Après la crise, chacun rêve d’un « nouveau monde »… 

« Le Covid-19 refaçonnera-t-il le monde ? » interrogeait récemment l’économiste américano-turc Dani Rodrik. Sa réponse est assez désabusée : 

Les événements historiques majeurs tels que la crise actuelle ont tendance à engendrer leur propre « biais de confirmation » : il est possible que chacun observe dans la débâcle du Covid-19 une confirmation de sa propre vision du monde, et perçoive les signes naissants d’un ordre économique et politique futur auquel il aspirait depuis longtemps. En effet, ceux qui souhaitent davantage d’État et de biens publics auront toutes les raisons de penser que la crise confirme leurs convictions. Les sceptiques face au gouvernement, ceux qui dénoncent son incompétence, seront également confortés dans leurs points de vue.
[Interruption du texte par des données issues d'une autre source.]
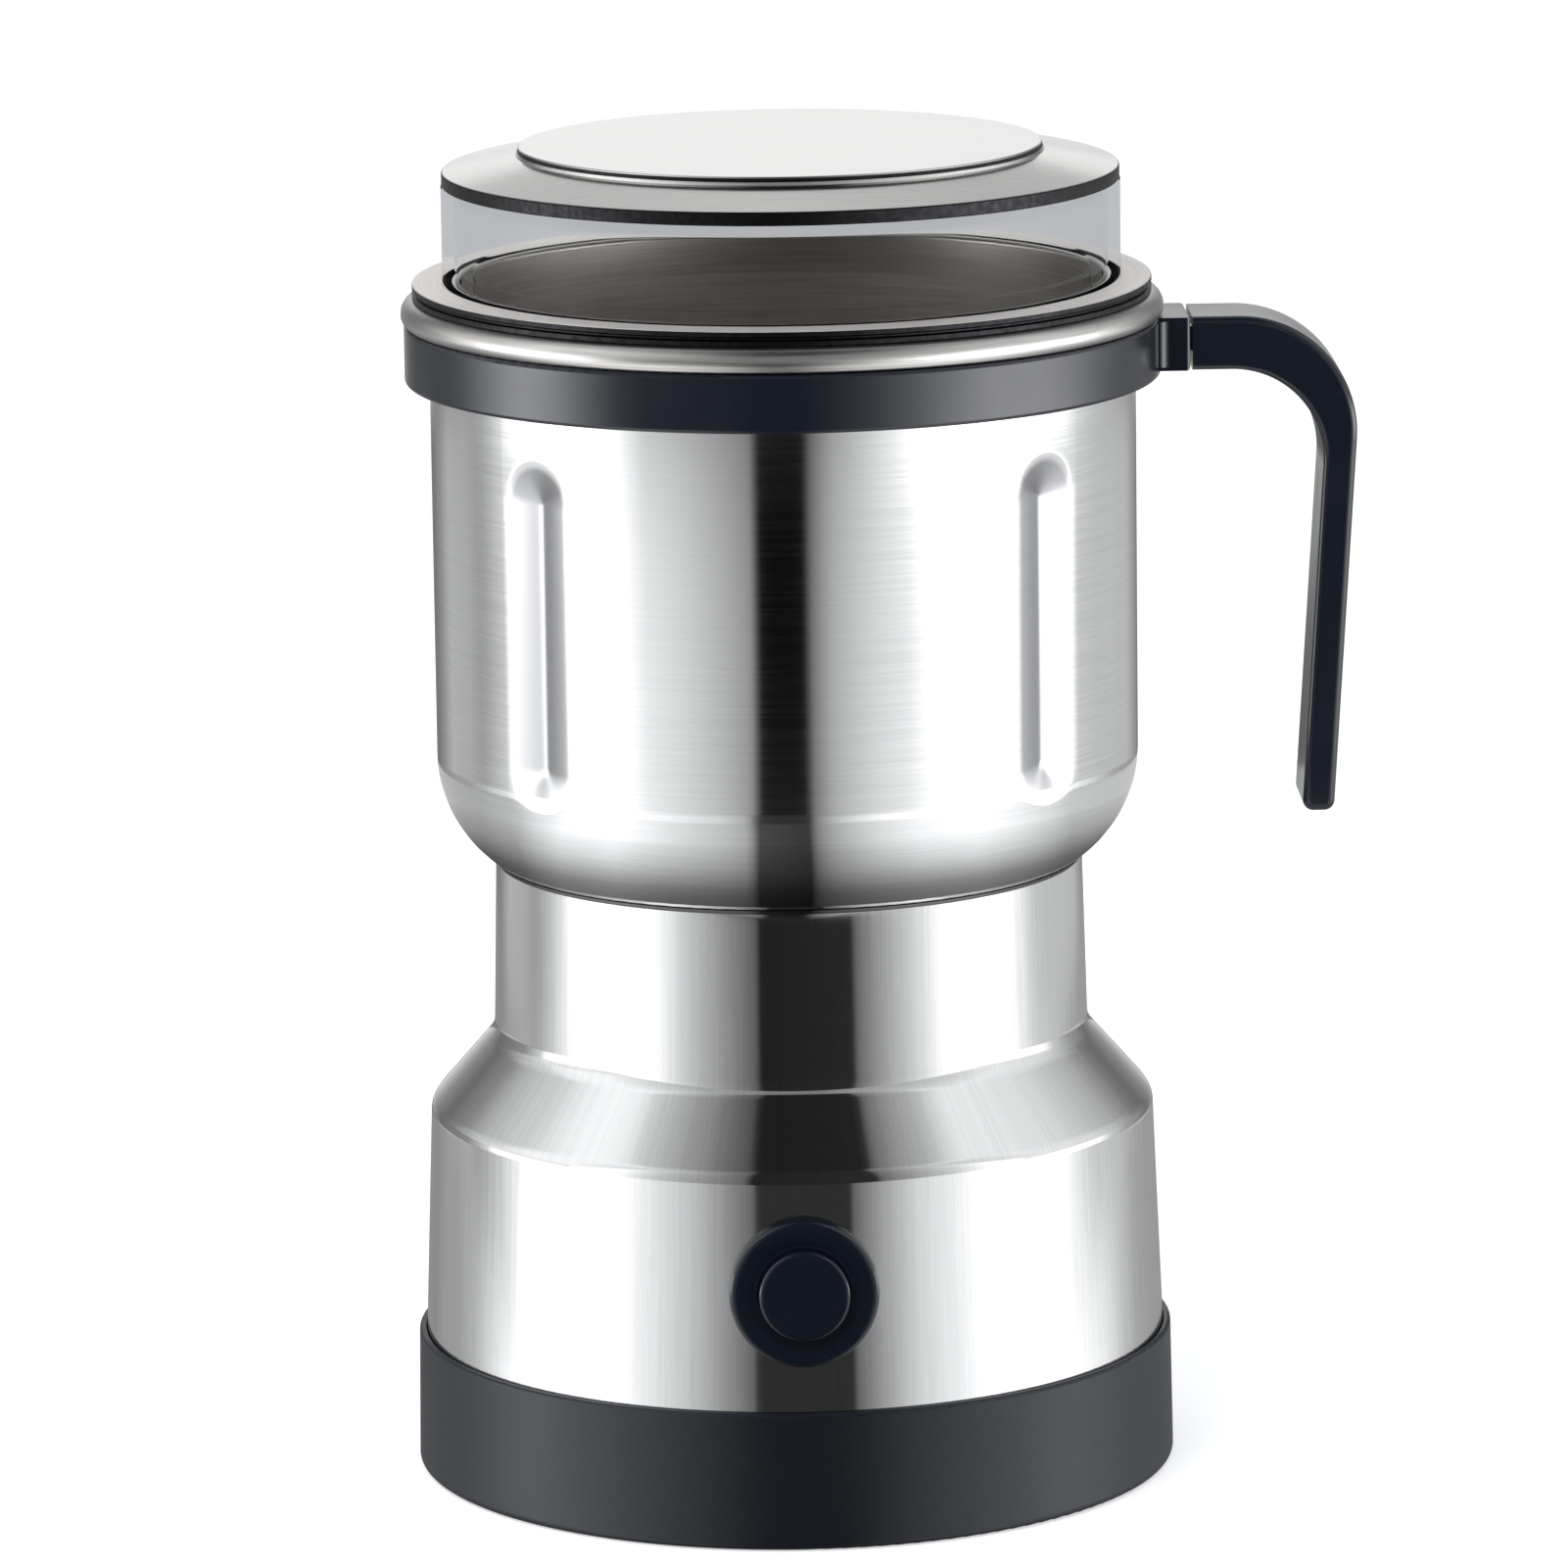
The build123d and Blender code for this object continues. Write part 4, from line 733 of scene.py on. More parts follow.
# Cup
@dataclass
class Cup:
    """The drawn steel sleeve with its four pressed grooves, and the bowl that hangs in it."""

    radius: float = 46.2
    wall: float = 0.7
    bottom: float = 79.0
    bottom_hole: float = 19.8
    bottom_rounding: float = 16.9
    bend_height: float = 152.95
    bend: float = 0.6
    rim_radius: float = 49.85
    rim_top: float = 156.3
    rim_lower_rounding: float = 1.2
    rim_upper_rounding: float = 1.9
    rim_inner: float = 44.5
    groove_low: float = 99.3
    groove_high: float = 134.1
    groove_half_width: float = 5.3
    groove_depth: float = 1.35
    groove_count: int = 4
    groove_first_angle: float = 45.0
    groove_lip: float = 0.14
    groove_hollow: float = 1.06
    groove_crease: float = 0.06
    painted_shade_from: float = 0.6    # of the lip's softness: the depth from which the grooves get painted shade and a higher roughness
    groove_margin: float = 1.2
    fine: float = 0.36
    wide_columns: int = 18
    wide_rows: int = 14
    bowl_radius: float = 43.0
    bowl_wall: float = 0.8
    bowl_floor: float = 95.2
    bowl_hole: float = 5.0
    bowl_rounding: float = 12.0
    bowl_columns: int = 160
    flange_radius: float = 48.3
    flange_top: float = 158.34
    flange_edges: Point = (0.2, 0.25)
    mouth_edge: float = 0.6
    seat_edge: float = 0.3
    flange_notch_depth: float = 0.4    # how far the notch in the flange's side lies back from its rim
    flange_notch_half: float = 0.3
    flange_notch_flat: float = 0.1
    flange_notch_rounding: float = 0.05

    def angles(self) -> np.ndarray:
        """Columns of the sleeve: close together over each groove, wide apart between grooves.

        Returns:
            Angles in radians, in order.
        """
        reach = (self.groove_half_width + self.groove_margin) / self.radius
        pitch = 2 * math.pi / self.groove_count
        close = np.linspace(-reach, reach, 2 * round(reach * self.radius / self.fine) + 1)
        wide = np.linspace(reach, pitch - reach, self.wide_columns)[1:-1]
        one = np.concatenate((close, wide))
        starts = math.radians(self.groove_first_angle) + pitch * np.arange(self.groove_count)
        return (starts[:, None] + one[None, :]).ravel()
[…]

Ceux qui aspirent à davantage de gouvernance mondiale affirmeront qu’un système de santé international plus solide aurait pu atténuer les coûts de la pandémie. Enfin, ceux qui souhaitent un État-nation plus fort pointeront du doigt les nombreux exemples dans lesquels l’OMS semble avoir mal organisé sa réponse à la crise (en se fiant aux déclarations officielles de la Chine, en s’opposant aux interdictions de voyage, ou encore en désapprouvant le port du masque).

Dani Rodrik

Alors, le monde sera-t-il vraiment différent quand nous serons enfin sortis de cette épreuve ? Comme disait le regretté Pierre Dac, « la prévision est un art difficile, surtout en ce qui concerne l’avenir. » Et Raymond Aron nous a mis en garde contre la propension des historiens à « considérer tout à la fois que le passé a été fatal et que l’avenir reste indéterminé. Ce qui adviendra dépendra de la durée et de la virulence de l’épidémie et des décisions des principaux acteurs face au fléau et à ses conséquences. Rien n’est encore écrit ni fatal.